Gidin Pelikan çetesine, Pelikan çetesinin arkasında FETÖ unsurlarıyla o gün onun arkasında duran siyasilere bakın yani bana karşı yapılan darbe...

Pelikan çetesi duruyor mu? sorusuna Davutoğlu öyle bir duruyor ki diyerek konuşmasını şöyle sürdürdü. Çünkü o çetenin bir görünen piyonları vardır bir de arkasında duran aktörleri.

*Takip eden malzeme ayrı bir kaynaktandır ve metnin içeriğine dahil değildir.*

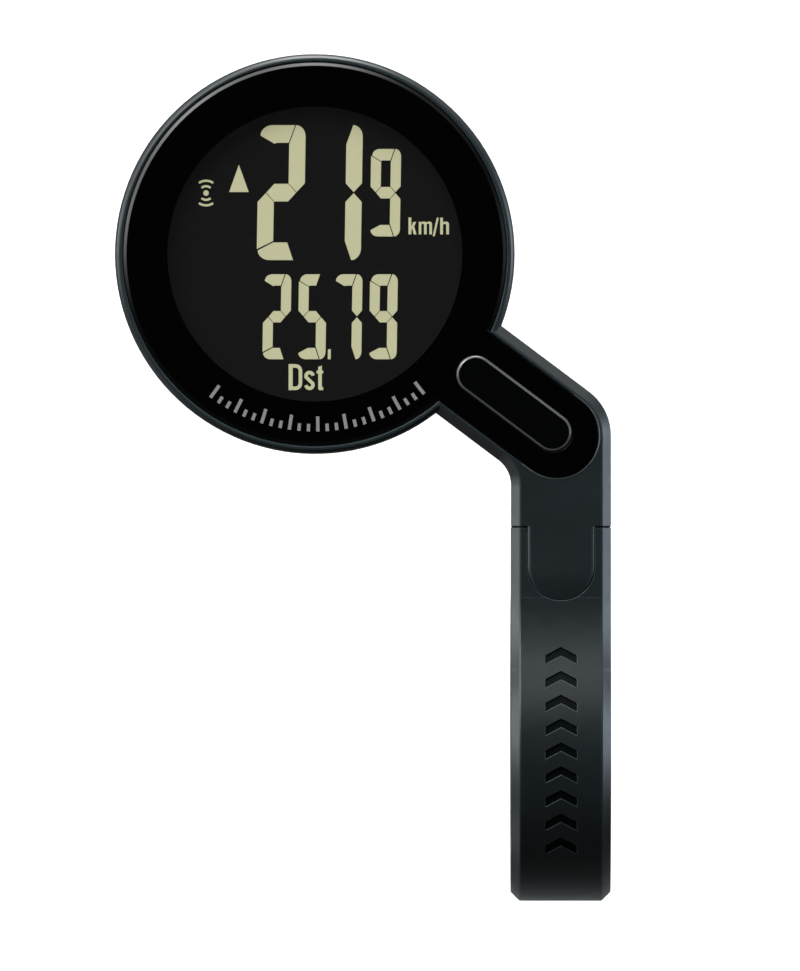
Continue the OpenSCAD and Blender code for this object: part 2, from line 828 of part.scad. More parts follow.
module arm_screws() {
    color(steel) for (x = [-arm_screw_x, arm_screw_x]) translate([x, arm_screw_y, 0]) difference() {
        union() {
            translate([0, 0, upper_split + 0.1]) cylinder(r = 1.85, h = 1.2);
            translate([0, 0, upper_split + 0.1]) cylinder(r = 1, h = 6);
        }
        for (a = [0, 90]) rotate(a) translate([-1, -0.22, upper_split - 1]) cube([2, 0.44, 1.8]);
    }
}

upper_case();
rear_case();
lens();
lens_mask();
lcd_polarizer();
lcd_front_glass();
lcd_rear_glass();
lcd_reflector();
lcd_holder();
zebra_strip();
main_board();
controller_chip();
quartz_crystal();
board_components();
antenna_core();
antenna_coil();
mode_switch();
menu_switch();
ac_switch();
battery();
positive_contact();
negative_contact();
battery_door();
battery_door_seal();
case_seal();
case_screws();
mode_button();
mode_button_seal();
menu_key();
menu_key_seal();
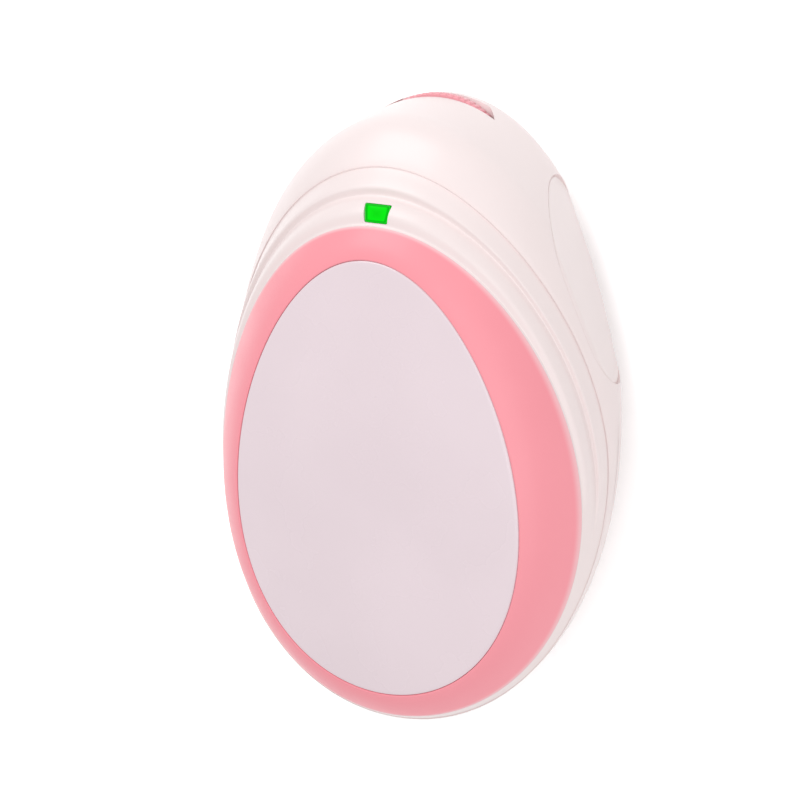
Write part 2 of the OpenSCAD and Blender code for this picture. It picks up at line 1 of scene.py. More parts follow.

90 yıllardan sonra Türkiye soğuk savaşa hazırlıksızdı. Zihnen hazırlıksızdı, kurumsal olarak hazırlıksızdı. Dünya demokrasiye doğru giderken biz 28 Şubat'ı yaşadık. Şimdi de dünyada büyük bir değişim var teknolojik bir değişim öbür tarafta hukuksuzlaşma gibi büyük riskler var ve Türkiye yine hazırlıksız. Ve bu hazırlıksızlığın da sebebi devlet benim diyen ama devletin kurumlarından bi haber, devlet benim diyen ama kendi çıkarını buna giydiren, devlet benim diyen ama entelektüel kapasitesi sığlığı denizaltına yer altında olan bir grup.

'O ÇEVRE ERDOĞAN'I ESİR ETTİ'

Gazeteci Seyhan Avşar'ın "Erdoğan iyi çevresi kötü" gibi bir sonuç mu çıkıyor sorusu üzerine, Davutoğlu, "yok hayır. Erdoğan o çevreyi kullanmak istedi. O çevre Erdoğan'ı esir etti. Erdoğan o çevreyi bana karşı da kullanmaya çalıştı. Erdoğan'ın çok başarılı olduğu bir konu var. Denklem nasıl değişirse değişsin o güçlü kalmaya devam ediyor. Bunu çok iyi yapıyor. Çünkü sürekli partner değiştiriyor. Şu anda ise, etrafındaki insanları o kadar niteliksizleştirdi ki" dedi.